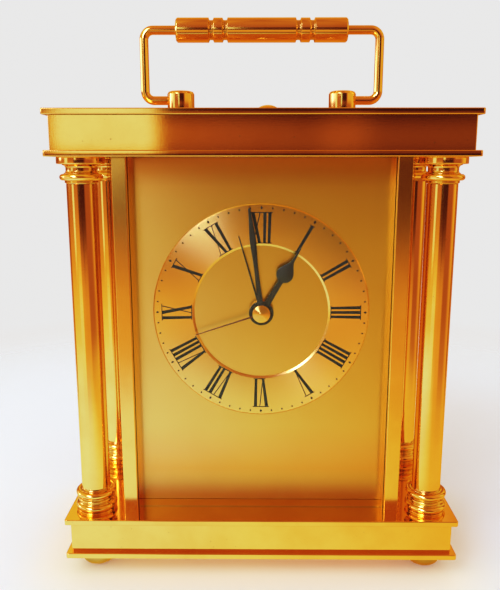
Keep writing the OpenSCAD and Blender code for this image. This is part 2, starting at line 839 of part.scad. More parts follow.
// coil spring between the bush floor and the button flange
module button_spring() {
    low = under_top - 5.95;
    height = 4.55;
    turns = 4;
    steps = 18 * turns;
    sides = 6;
    spring_r = 3.4;
    thick_r = 0.28;
    gap = 0.02;
    points = [for (i = [0:steps])
        let (t = i / steps, a = 360 * turns * t,
            z = low + thick_r + gap + (height - 2 * thick_r - 2 * gap) * t)
        for (j = [0:sides - 1]) let (b = 360 * j / sides + 30, r = spring_r + thick_r * cos(b))
            [r * cos(a), r * sin(a), z + thick_r * sin(b)]];
    faces = concat(
        [[for (j = [0:sides - 1]) j]],
        [for (i = [0:steps - 1]) for (j = [0:sides - 1]) let (k = (j + 1) % sides)
            [i * sides + j, (i + 1) * sides + j, (i + 1) * sides + k, i * sides + k]],
        [[for (j = [sides - 1:-1:0]) steps * sides + j]]);
    color(steel) translate([button_x, 0, 0]) polyhedron(points, faces);
}
// small contact switch under the button stem
module stop_switch() {
    color(black) slab([button_x - 3, -3, cornice_floor], [button_x + 3, 3, cornice_floor + 1.8]);
}
// two leads from the switch down to the movement
module switch_leads() {
    low = dial_z + move_high;
    color([0.7, 0.1, 0.1]) for (s = [-1, 1]) translate([button_x + s * 0.9, 0, 0]) {
        translate([0, lead_y]) zcyl(lead_r, low, lead_top - low, $fn = 24);
        translate([0, lead_y, lead_top]) sphere(r = lead_r, $fn = 24);
        translate([0, 0, lead_top]) ycyl(lead_r, lead_y, -3, $fn = 24);
    }
}

base_bottom_plate();
base_band();
base_top_plate();
bun_feet();
cornice_bottom_plate();
cornice_band();
cornice_top_plate();
column_shafts();
column_capitals();
column_bases();
tie_rods();
rod_bosses();
front_pilasters();
rear_posts();
post_screws();
side_panels();
front_glass();
dial_plate();
chapter_ring();
centre_nut();
back_door();
door_knob();
movement_front();
movement_back();
gear_bridge();
circuit_board();
quartz_crystal();
coil();
stator();
battery();
battery_contacts();
buzzer();
rotor();
intermediate_wheel();
seconds_wheel();
third_wheel();
centre_wheel();
motion_wheel();
hour_wheel();
alarm_wheel();
time_set_knob();
alarm_set_knob();
alarm_switch();
alarm_hand();
hour_hand();
minute_hand();
second_hand();
centre_cap();
handle_wire();
handle_grip();
handle_posts();
handle_post_screws();
alarm_button();
button_bush();
button_spring();
stop_switch();
switch_leads();
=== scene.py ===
import bpy
import bmesh
import json
import math
from mathutils import Vector, Matrix


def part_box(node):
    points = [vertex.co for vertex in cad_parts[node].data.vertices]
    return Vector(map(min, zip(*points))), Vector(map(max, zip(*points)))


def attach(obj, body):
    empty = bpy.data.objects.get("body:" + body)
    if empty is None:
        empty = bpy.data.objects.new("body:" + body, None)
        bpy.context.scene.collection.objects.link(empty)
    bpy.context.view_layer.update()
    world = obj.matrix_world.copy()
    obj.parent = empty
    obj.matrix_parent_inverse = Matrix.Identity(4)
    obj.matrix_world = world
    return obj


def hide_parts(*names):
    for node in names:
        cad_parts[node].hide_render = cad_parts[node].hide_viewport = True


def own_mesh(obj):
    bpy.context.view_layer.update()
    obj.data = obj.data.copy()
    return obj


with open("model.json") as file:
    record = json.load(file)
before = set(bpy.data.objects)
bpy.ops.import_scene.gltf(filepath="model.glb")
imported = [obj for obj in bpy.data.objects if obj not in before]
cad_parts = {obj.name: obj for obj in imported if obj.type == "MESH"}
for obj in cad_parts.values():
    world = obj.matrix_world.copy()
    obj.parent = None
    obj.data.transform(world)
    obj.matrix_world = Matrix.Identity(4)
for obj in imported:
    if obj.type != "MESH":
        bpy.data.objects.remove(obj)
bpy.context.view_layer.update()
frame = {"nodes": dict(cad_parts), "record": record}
NODES = frame["nodes"]
MM = 0.001


def bx(node):
    """CAD box of a node in millimetres."""
    lo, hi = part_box(node)
    return lo / MM, hi / MM


# ---------------------------------------------------------------- node helpers

class Tree:
    """Small helper for building shader node trees."""

    def __init__(self, tree):
        self.t = tree
        self.t.nodes.clear()

    def n(self, kind, **props):
        node = self.t.nodes.new(kind)
        for k, v in props.items():
            setattr(node, k, v)
        return node

    def put(self, socket, value):
        if value is None:
            return
        if isinstance(value, bpy.types.NodeSocket):
            self.t.links.new(value, socket)
        elif isinstance(value, bpy.types.Node):
            self.t.links.new(value.outputs[0], socket)
        else:
            if socket.type == "RGBA" and hasattr(value, "__len__") and len(value) == 3:
                value = (*value, 1.0)
            socket.default_value = value

    def math(self, op, a, b=None, c=None, clamp=False):
        node = self.n("ShaderNodeMath", operation=op, use_clamp=clamp)
        self.put(node.inputs[0], a)
        self.put(node.inputs[1], b)
        self.put(node.inputs[2], c)
        return node.outputs[0]

    def vmath(self, op, a, b=None, out=0):
        node = self.n("ShaderNodeVectorMath", operation=op)
        self.put(node.inputs[0], a)
        if b is not None:
            if op == "SCALE":
                self.put(node.inputs["Scale"], b)
            else:
                self.put(node.inputs[1], b)
        return node.outputs[out]

    def mix(self, fac, a, b, blend="MIX", clamp=False):
        node = self.n("ShaderNodeMix", data_type="RGBA", blend_type=blend, clamp_factor=True, clamp_result=clamp)
        self.put(node.inputs[0], fac)
        self.put(node.inputs[6], a)
        self.put(node.inputs[7], b)
        return node.outputs[2]

    def mixf(self, fac, a, b):
        node = self.n("ShaderNodeMix", data_type="FLOAT", clamp_factor=True)
        self.put(node.inputs[0], fac)
        self.put(node.inputs[2], a)
        self.put(node.inputs[3], b)
        return node.outputs[0]

    def ramp(self, fac, stops, interp="LINEAR"):
        node = self.n("ShaderNodeValToRGB")
        r = node.color_ramp
        r.interpolation = interp
        while len(r.elements) > 1:
            r.elements.remove(r.elements[-1])
        for i, (p, c) in enumerate(stops):
            e = r.elements[0] if i == 0 else r.elements.new(p)
            e.position = p
            if not hasattr(c, "__len__"):
                c = (c, c, c)
            e.color = (*c[:3], 1.0)
        self.put(node.inputs[0], fac)
        return node.outputs[0]

    def smooth(self, x, a, b):
        """0 below a, 1 above b, eased between."""
        node = self.n("ShaderNodeMapRange", interpolation_type="SMOOTHSTEP", clamp=True)
        self.put(node.inputs[0], x)
        self.put(node.inputs[1], a)
        self.put(node.inputs[2], b)
        node.inputs[3].default_value = 0.0
        node.inputs[4].default_value = 1.0
        return node.outputs[0]

    def band(self, x, lo, hi, soft):
        """1 between lo and hi with soft edges."""
        return self.math("MULTIPLY", self.smooth(x, lo - soft, lo + soft),
                         self.math("SUBTRACT", 1.0, self.smooth(x, hi - soft, hi + soft)))

    def noise(self, vec, scale, detail=2.0, rough=0.5, dist=0.0, out=0):
        node = self.n("ShaderNodeTexNoise")
        self.put(node.inputs["Vector"], vec)
        node.inputs["Scale"].default_value = scale
        node.inputs["Detail"].default_value = detail
        node.inputs["Roughness"].default_value = rough
        node.inputs["Distortion"].default_value = dist
        return node.outputs[out]

    def voronoi(self, vec, scale, feature="F1", out="Distance", rand=1.0):
        node = self.n("ShaderNodeTexVoronoi", feature=feature)
        self.put(node.inputs["Vector"], vec)
        node.inputs["Scale"].default_value = scale
        node.inputs["Randomness"].default_value = rand
        return node.outputs[out]

    def pos(self, scale=(1, 1, 1), move=(0, 0, 0)):
        """Object position in millimetres, moved then stretched."""
        tc = self.n("ShaderNodeTexCoord")
        m = self.n("ShaderNodeMapping", vector_type="POINT")
        self.put(m.inputs["Vector"], tc.outputs["Object"])
        m.inputs["Scale"].default_value = [1000 * s for s in scale]
        m.inputs["Location"].default_value = [-1.0 * a * s for a, s in zip(move, scale)]
        return m.outputs[0]

    def bump(self, height, dist_mm, strength=1.0, normal=None):
        node = self.n("ShaderNodeBump")
        node.inputs["Strength"].default_value = strength
        node.inputs["Distance"].default_value = dist_mm * MM
        self.put(node.inputs["Height"], height)
        if normal is not None:
            self.put(node.inputs["Normal"], normal)
        return node.outputs[0]

    def principled(self, **inputs):
        node = self.n("ShaderNodeBsdfPrincipled")
        for k, v in inputs.items():
            self.put(node.inputs[k.replace("_", " ")], v)
        return node

    def out(self, shader):
        o = self.n("ShaderNodeOutputMaterial")
        self.t.links.new(shader, o.inputs["Surface"])
        return o


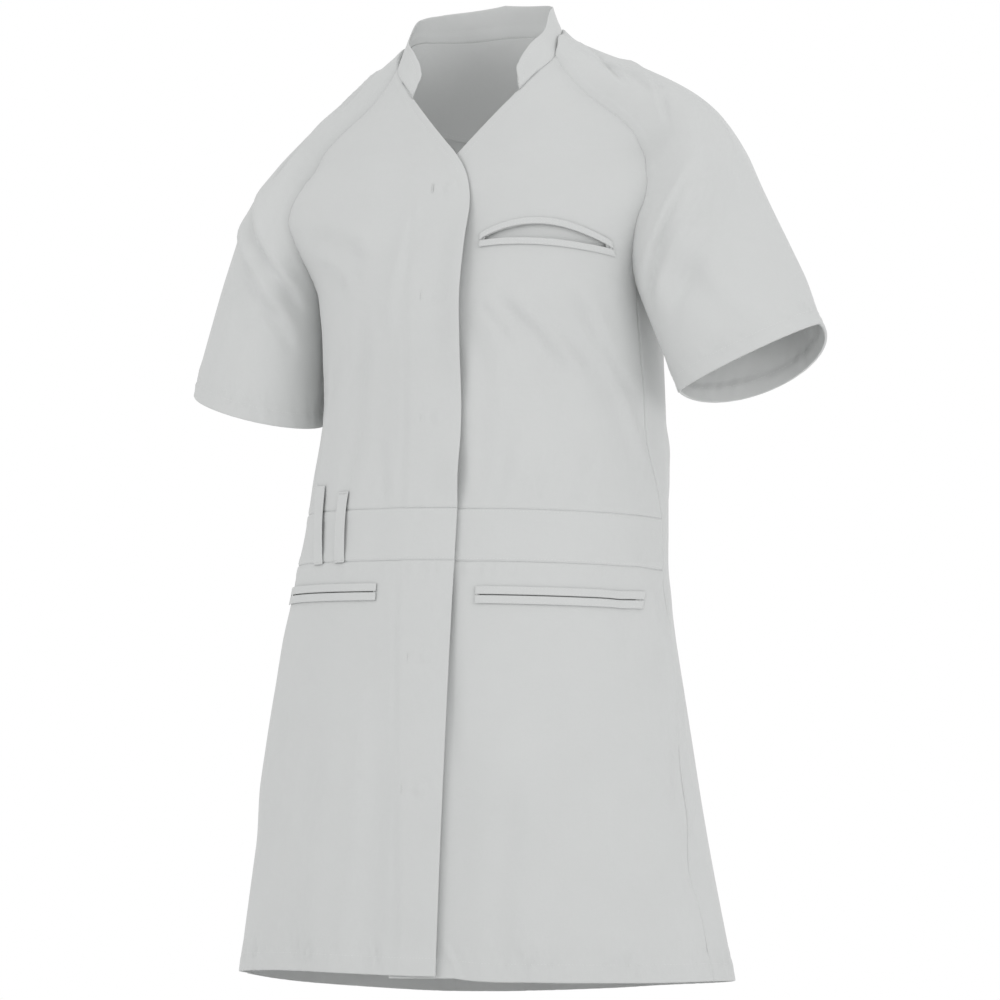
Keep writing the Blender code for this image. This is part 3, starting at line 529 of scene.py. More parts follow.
class Piece:
    """One cut of cloth: the grid of its middle surface, and the relief of its outer and inner faces."""

    EDGES = {
        "near": (slice(None), 0),
        "far": (slice(None), -1),
        "low": (0, slice(None)),
        "high": (-1, slice(None)),
    }

    def __init__(self, name, points, slot, seed, wall):
        self.name, self.points, self.slot, self.seed, self.wall = name, points, slot, seed, wall
        self.normals = grid_normals(points)
        self.across, self.up = run(points, 1), run(points, 0)
        self.outer = np.zeros(points.shape[:2])
        self.inner = np.zeros(points.shape[:2])
        self.away = {}

    def bend(self, relief):
        """Moves the whole cloth out by a relief, its two faces together."""
        self.points = self.points + self.normals * relief[..., None]
        self.normals = grid_normals(self.points)

    def from_edge(self, edge):
        if edge not in self.away:
            self.away[edge] = away_from(self.points, self.points[self.EDGES[edge]])
        return self.away[edge]

    def along_edge(self, edge):
        return self.up if edge in ("near", "far") else self.across

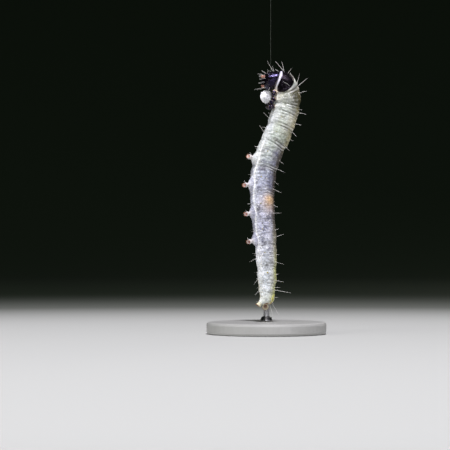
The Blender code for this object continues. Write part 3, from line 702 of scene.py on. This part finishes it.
def head_station(share):
    """Centre, way to the mouth and way to the crown."""
    share = np.asarray(share, float)[..., None]
    centre, along, _ = line_at(0.0)
    start = centre - along * HEAD_START
    turn = np.radians(HEAD_HEADING_AT_MOUTH - 180)
    last = xyz(np.sin(turn), 0, -np.cos(turn))
    bend = eased(share * 1.4)
    forward = unit(-along * (1 - bend) + last * bend)
    crown = np.cross(-LEFT, forward)
    crown = crown * np.sign(crown[..., 2:3])
    return start * (1 - share) + HEAD_END * share, forward, crown


def seam_at(share):
    """Angle of the seam round the face, which leaves the crown a third of the way to the mouth."""
    return FACE_SEAM_ANGLE * eased((share - 0.36) / 0.62)


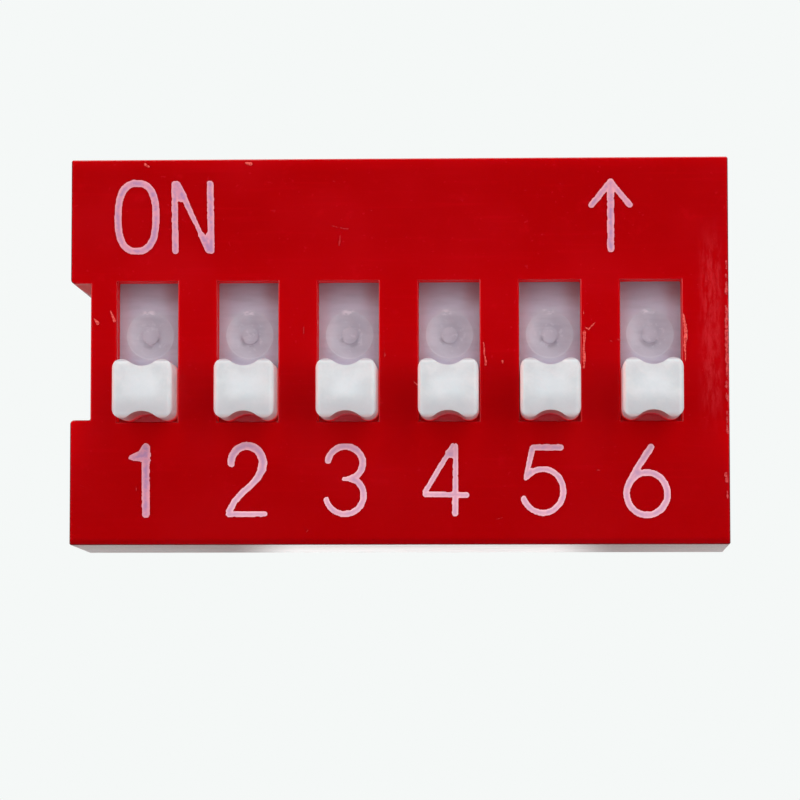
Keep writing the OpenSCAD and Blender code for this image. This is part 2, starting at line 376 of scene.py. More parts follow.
———
To do. Print only the run of lines that begins with the line containing "base_bottom_plate();" and ends with the line containing "bpy.data.objects.remove(obj)", both included, exactly as they read.

Task result.
base_bottom_plate();
base_band();
base_top_plate();
bun_feet();
cornice_bottom_plate();
cornice_band();
cornice_top_plate();
column_shafts();
column_capitals();
column_bases();
tie_rods();
rod_bosses();
front_pilasters();
rear_posts();
post_screws();
side_panels();
front_glass();
dial_plate();
chapter_ring();
centre_nut();
back_door();
door_knob();
movement_front();
movement_back();
gear_bridge();
circuit_board();
quartz_crystal();
coil();
stator();
battery();
battery_contacts();
buzzer();
rotor();
intermediate_wheel();
seconds_wheel();
third_wheel();
centre_wheel();
motion_wheel();
hour_wheel();
alarm_wheel();
time_set_knob();
alarm_set_knob();
alarm_switch();
alarm_hand();
hour_hand();
minute_hand();
second_hand();
centre_cap();
handle_wire();
handle_grip();
handle_posts();
handle_post_screws();
alarm_button();
button_bush();
button_spring();
stop_switch();
switch_leads();
=== scene.py ===
import bpy
import bmesh
import json
import math
from mathutils import Vector, Matrix


def part_box(node):
    points = [vertex.co for vertex in cad_parts[node].data.vertices]
    return Vector(map(min, zip(*points))), Vector(map(max, zip(*points)))


def attach(obj, body):
    empty = bpy.data.objects.get("body:" + body)
    if empty is None:
        empty = bpy.data.objects.new("body:" + body, None)
        bpy.context.scene.collection.objects.link(empty)
    bpy.context.view_layer.update()
    world = obj.matrix_world.copy()
    obj.parent = empty
    obj.matrix_parent_inverse = Matrix.Identity(4)
    obj.matrix_world = world
    return obj


def hide_parts(*names):
    for node in names:
        cad_parts[node].hide_render = cad_parts[node].hide_viewport = True


def own_mesh(obj):
    bpy.context.view_layer.update()
    obj.data = obj.data.copy()
    return obj


with open("model.json") as file:
    record = json.load(file)
before = set(bpy.data.objects)
bpy.ops.import_scene.gltf(filepath="model.glb")
imported = [obj for obj in bpy.data.objects if obj not in before]
cad_parts = {obj.name: obj for obj in imported if obj.type == "MESH"}
for obj in cad_parts.values():
    world = obj.matrix_world.copy()
    obj.parent = None
    obj.data.transform(world)
    obj.matrix_world = Matrix.Identity(4)
for obj in imported:
    if obj.type != "MESH":
        bpy.data.objects.remove(obj)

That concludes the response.